Accolades to Rep. Scott Tipton for the “good Samaritan” legislation he is proposing (Herald, Sept. 27). It is an excellent idea to protect volunteers and farmers. However, Tipton wants the EPA eliminated. Others against the EPA say the corporate polluters/sponsors can self-police. In 1970 the EPA was established because polluters did whatever they pleased; self-policing was a joke. Nixon established the EPA to protect people from polluters, not the reverse.

Tipton stated: “Unlike heavy-handed federal Superfund designations, the good Samaritan approach continues to be the most sensible way to solve the problem.” By “heavy-handed” he means the EPA will sue polluters for damages.

A contractor in the ‘90s was offered $10 million to clean a smaller problem near Gold King Mine. This was not enough to even start. Without a Superfund, we will only get assistance for the spill, the remaining mines would not be cleaned. Tipton says good Samaritans working for free is the alternative to EPA. Tipton calls that “sensible.”

Tipton failed to mention that a Superfund clean up would create jobs locally. Tipton’s donors are online; gas companies and other polluters give him big bucks. Tipton failed us by not revealing that the EPA can help clean all the mines with a Superfund, but are limited to the spill now. With no EPA, the remaining costs would be on the citizens here. It seems Tipton doesn’t even care about the impact to the people downstream.

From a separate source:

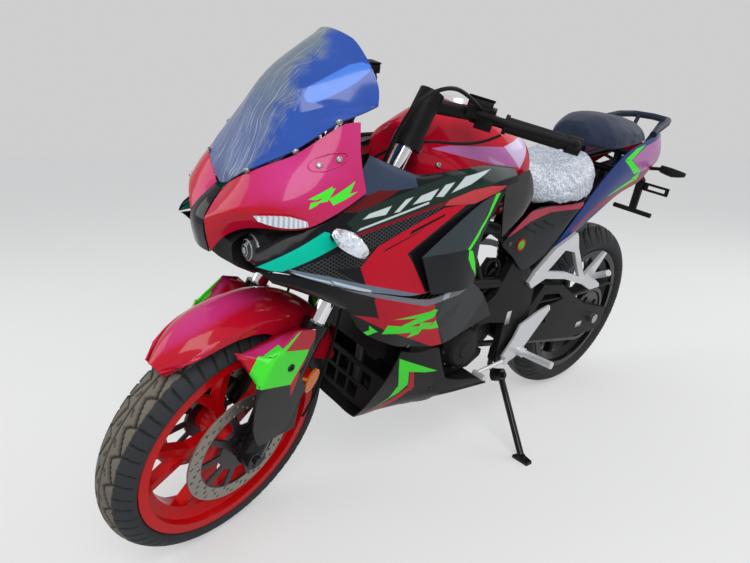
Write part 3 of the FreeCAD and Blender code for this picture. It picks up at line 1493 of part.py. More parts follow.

Everyone deserves clean water but our congressman hates the EPA. If Tipton put citizens first, he would be working with the EPA, not attacking them. Tipton instead wants to be “heavy-handed” in a congressional hearing with the EPA. Tipton wants us to give up EPA funding and turn it into “good Samaritan” cleaning – with no EPA money.

The Animas River needs the EPA more than it needs Tipton. He needs to put aside his hatred and work with the EPA to save the Animas River. The people of this district elected Tipton, and he should remember: he represents citizens, not the polluters.